[Stored data entries]
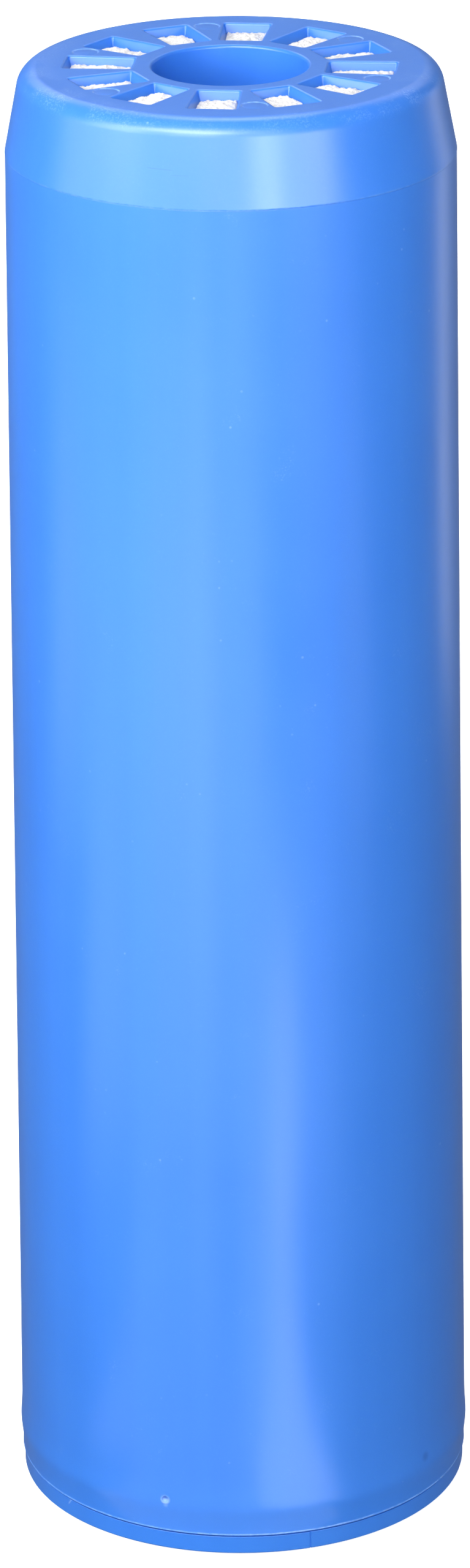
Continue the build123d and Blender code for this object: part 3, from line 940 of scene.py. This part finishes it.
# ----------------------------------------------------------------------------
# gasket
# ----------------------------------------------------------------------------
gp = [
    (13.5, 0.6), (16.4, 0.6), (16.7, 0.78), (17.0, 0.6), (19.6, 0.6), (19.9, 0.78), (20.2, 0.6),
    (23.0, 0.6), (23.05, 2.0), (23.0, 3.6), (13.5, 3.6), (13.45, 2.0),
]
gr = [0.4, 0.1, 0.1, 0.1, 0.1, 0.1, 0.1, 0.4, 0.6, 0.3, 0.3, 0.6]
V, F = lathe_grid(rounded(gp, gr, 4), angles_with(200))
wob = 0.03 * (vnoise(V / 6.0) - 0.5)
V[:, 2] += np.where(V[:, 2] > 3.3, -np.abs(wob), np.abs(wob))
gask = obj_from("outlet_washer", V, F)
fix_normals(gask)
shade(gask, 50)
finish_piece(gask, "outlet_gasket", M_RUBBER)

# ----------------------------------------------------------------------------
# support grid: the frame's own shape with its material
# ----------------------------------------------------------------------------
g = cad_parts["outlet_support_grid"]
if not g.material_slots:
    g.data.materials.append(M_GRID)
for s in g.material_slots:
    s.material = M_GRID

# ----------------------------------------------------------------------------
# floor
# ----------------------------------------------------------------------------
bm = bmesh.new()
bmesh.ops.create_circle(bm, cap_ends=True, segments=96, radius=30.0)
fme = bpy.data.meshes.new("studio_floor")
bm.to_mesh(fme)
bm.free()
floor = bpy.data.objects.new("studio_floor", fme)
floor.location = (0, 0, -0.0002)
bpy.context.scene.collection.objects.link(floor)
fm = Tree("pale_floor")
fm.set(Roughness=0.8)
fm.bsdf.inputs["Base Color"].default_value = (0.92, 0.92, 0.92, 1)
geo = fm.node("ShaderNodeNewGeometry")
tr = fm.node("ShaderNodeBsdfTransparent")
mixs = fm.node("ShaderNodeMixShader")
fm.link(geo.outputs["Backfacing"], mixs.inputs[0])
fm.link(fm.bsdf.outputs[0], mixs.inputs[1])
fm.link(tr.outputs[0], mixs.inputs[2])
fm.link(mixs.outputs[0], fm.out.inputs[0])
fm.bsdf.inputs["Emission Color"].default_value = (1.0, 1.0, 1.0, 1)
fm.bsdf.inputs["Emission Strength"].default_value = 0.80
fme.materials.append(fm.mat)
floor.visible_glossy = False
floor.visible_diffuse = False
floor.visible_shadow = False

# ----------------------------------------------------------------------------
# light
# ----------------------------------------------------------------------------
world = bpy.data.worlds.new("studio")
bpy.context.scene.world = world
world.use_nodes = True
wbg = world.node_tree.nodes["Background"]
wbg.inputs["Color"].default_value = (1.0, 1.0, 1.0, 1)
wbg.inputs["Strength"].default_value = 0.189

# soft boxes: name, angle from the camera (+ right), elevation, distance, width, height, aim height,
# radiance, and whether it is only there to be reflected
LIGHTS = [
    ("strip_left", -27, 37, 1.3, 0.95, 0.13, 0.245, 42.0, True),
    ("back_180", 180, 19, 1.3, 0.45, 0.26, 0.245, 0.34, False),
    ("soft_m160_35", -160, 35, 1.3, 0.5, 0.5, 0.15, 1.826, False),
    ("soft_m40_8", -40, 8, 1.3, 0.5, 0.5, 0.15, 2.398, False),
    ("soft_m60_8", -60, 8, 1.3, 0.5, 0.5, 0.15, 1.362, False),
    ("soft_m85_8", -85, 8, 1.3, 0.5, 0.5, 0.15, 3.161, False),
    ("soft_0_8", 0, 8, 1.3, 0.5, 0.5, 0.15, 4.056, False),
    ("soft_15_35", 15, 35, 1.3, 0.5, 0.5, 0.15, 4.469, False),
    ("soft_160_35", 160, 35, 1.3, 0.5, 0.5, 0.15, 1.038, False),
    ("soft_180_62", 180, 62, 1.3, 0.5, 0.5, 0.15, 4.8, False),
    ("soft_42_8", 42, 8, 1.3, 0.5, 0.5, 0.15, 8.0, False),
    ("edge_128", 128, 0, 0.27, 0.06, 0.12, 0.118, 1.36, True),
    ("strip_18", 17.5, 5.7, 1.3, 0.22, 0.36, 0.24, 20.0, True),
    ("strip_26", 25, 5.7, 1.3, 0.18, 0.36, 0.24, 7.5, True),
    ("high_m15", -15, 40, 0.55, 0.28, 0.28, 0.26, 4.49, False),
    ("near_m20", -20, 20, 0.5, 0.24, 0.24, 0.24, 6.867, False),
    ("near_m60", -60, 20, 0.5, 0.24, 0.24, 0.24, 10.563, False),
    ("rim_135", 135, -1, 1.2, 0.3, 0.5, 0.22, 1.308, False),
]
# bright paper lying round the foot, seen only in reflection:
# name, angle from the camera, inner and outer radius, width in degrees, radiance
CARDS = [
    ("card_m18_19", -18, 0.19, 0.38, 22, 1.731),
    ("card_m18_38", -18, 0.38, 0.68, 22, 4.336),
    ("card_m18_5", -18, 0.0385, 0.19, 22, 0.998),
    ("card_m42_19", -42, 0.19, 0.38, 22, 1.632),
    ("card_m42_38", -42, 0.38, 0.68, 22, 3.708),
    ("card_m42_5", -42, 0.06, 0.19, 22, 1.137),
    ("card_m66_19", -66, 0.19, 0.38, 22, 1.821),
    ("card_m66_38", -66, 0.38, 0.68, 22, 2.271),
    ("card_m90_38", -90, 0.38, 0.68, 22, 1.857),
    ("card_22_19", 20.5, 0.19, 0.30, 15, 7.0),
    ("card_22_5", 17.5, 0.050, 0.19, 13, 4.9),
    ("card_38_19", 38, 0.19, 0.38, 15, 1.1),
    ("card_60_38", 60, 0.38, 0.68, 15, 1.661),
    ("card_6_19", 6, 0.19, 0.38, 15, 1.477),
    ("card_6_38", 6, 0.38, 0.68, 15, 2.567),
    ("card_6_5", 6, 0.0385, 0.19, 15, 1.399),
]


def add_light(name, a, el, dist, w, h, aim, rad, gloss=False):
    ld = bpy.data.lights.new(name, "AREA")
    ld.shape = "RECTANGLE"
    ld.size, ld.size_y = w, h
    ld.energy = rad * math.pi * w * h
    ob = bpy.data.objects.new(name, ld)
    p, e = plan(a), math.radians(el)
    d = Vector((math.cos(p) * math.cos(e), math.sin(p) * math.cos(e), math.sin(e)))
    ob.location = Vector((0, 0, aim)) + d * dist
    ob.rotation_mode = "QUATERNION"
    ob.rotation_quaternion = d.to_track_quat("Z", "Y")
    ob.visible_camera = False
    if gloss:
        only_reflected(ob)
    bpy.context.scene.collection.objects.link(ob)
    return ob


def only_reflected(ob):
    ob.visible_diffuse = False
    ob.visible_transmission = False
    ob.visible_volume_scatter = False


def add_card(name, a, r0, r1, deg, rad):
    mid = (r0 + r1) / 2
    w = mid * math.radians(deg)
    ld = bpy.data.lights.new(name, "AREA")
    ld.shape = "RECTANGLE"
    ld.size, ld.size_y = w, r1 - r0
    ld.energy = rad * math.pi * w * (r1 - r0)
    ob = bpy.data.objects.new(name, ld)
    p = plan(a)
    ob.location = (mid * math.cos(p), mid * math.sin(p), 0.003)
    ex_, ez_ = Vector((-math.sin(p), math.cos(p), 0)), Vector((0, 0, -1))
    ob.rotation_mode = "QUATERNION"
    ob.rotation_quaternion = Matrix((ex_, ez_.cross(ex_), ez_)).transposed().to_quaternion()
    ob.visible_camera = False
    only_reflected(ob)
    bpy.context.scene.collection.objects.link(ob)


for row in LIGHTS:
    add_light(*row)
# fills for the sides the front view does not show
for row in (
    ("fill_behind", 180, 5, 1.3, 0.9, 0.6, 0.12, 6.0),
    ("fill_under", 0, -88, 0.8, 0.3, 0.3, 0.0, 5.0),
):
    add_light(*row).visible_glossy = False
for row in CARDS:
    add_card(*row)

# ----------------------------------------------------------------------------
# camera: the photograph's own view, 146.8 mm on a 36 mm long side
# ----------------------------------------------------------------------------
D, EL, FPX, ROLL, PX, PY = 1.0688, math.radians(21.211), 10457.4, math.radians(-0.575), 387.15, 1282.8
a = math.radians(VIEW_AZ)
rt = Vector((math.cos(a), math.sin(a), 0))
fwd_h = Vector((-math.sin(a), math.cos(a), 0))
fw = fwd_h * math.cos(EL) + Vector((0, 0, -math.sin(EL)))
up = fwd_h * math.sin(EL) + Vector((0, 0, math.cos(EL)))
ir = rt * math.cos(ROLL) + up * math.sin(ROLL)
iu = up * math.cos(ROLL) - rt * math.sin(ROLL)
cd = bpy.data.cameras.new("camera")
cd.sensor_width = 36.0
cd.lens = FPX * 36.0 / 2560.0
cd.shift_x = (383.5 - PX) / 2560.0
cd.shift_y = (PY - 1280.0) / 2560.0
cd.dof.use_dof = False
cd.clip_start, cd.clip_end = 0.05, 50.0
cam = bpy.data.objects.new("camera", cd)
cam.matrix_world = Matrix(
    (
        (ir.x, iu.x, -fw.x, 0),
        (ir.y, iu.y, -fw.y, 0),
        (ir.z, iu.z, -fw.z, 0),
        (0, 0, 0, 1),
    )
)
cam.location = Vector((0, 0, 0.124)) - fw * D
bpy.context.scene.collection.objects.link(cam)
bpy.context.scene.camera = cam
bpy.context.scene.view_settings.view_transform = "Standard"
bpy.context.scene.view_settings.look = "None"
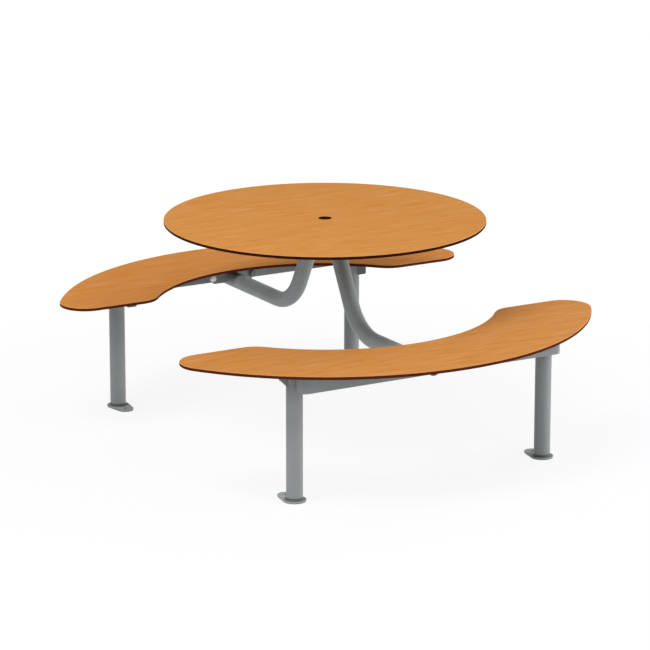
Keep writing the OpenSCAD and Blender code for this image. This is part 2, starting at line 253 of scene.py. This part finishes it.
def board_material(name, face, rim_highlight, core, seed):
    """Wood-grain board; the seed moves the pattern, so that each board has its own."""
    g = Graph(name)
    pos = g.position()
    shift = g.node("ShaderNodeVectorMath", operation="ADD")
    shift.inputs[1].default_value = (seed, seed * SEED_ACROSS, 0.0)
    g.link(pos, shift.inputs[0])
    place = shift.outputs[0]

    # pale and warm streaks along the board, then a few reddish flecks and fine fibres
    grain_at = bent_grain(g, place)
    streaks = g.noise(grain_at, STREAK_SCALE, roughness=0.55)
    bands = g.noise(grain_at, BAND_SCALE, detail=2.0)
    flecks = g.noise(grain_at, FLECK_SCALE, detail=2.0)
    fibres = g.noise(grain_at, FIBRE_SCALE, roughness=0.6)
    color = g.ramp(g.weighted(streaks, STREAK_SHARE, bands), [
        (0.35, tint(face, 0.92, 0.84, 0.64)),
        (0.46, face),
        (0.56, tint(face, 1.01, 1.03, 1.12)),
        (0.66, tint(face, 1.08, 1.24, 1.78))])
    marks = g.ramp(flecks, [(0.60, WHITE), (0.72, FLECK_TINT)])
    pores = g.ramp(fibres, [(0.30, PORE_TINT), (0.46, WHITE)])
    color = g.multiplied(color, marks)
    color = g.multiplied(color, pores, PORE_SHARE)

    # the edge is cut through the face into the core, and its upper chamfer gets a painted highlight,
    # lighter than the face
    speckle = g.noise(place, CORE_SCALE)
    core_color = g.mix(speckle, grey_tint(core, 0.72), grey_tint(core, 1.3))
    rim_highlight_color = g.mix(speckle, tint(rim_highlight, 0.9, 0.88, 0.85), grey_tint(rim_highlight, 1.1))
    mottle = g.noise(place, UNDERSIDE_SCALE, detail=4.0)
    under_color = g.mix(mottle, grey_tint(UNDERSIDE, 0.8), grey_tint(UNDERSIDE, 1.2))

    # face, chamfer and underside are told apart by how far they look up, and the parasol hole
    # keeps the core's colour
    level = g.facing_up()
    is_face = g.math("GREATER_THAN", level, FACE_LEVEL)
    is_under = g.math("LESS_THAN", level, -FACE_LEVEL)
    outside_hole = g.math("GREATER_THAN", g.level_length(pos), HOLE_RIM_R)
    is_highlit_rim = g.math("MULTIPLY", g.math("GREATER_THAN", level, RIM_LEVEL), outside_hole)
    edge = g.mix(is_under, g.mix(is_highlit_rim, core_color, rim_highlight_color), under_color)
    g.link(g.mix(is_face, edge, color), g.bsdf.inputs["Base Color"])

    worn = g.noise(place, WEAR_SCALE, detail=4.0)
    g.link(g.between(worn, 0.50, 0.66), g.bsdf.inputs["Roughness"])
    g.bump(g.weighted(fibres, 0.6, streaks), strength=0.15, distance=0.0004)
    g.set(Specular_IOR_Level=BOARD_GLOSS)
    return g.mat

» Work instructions
Please print the material above exactly as it appears, from its first line through the line containing "s.material = M_GRID", inclusive, and stop there.

» Reply
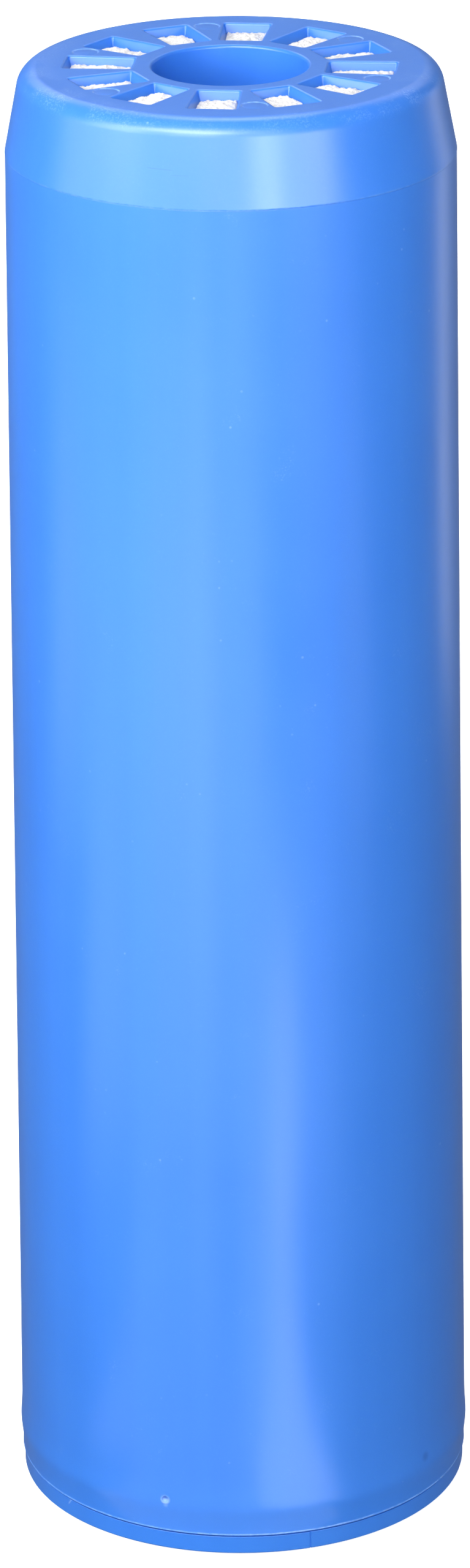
Continue the build123d and Blender code for this object: part 3, from line 940 of scene.py. This part finishes it.
# ----------------------------------------------------------------------------
# gasket
# ----------------------------------------------------------------------------
gp = [
    (13.5, 0.6), (16.4, 0.6), (16.7, 0.78), (17.0, 0.6), (19.6, 0.6), (19.9, 0.78), (20.2, 0.6),
    (23.0, 0.6), (23.05, 2.0), (23.0, 3.6), (13.5, 3.6), (13.45, 2.0),
]
gr = [0.4, 0.1, 0.1, 0.1, 0.1, 0.1, 0.1, 0.4, 0.6, 0.3, 0.3, 0.6]
V, F = lathe_grid(rounded(gp, gr, 4), angles_with(200))
wob = 0.03 * (vnoise(V / 6.0) - 0.5)
V[:, 2] += np.where(V[:, 2] > 3.3, -np.abs(wob), np.abs(wob))
gask = obj_from("outlet_washer", V, F)
fix_normals(gask)
shade(gask, 50)
finish_piece(gask, "outlet_gasket", M_RUBBER)

# ----------------------------------------------------------------------------
# support grid: the frame's own shape with its material
# ----------------------------------------------------------------------------
g = cad_parts["outlet_support_grid"]
if not g.material_slots:
    g.data.materials.append(M_GRID)
for s in g.material_slots:
    s.material = M_GRID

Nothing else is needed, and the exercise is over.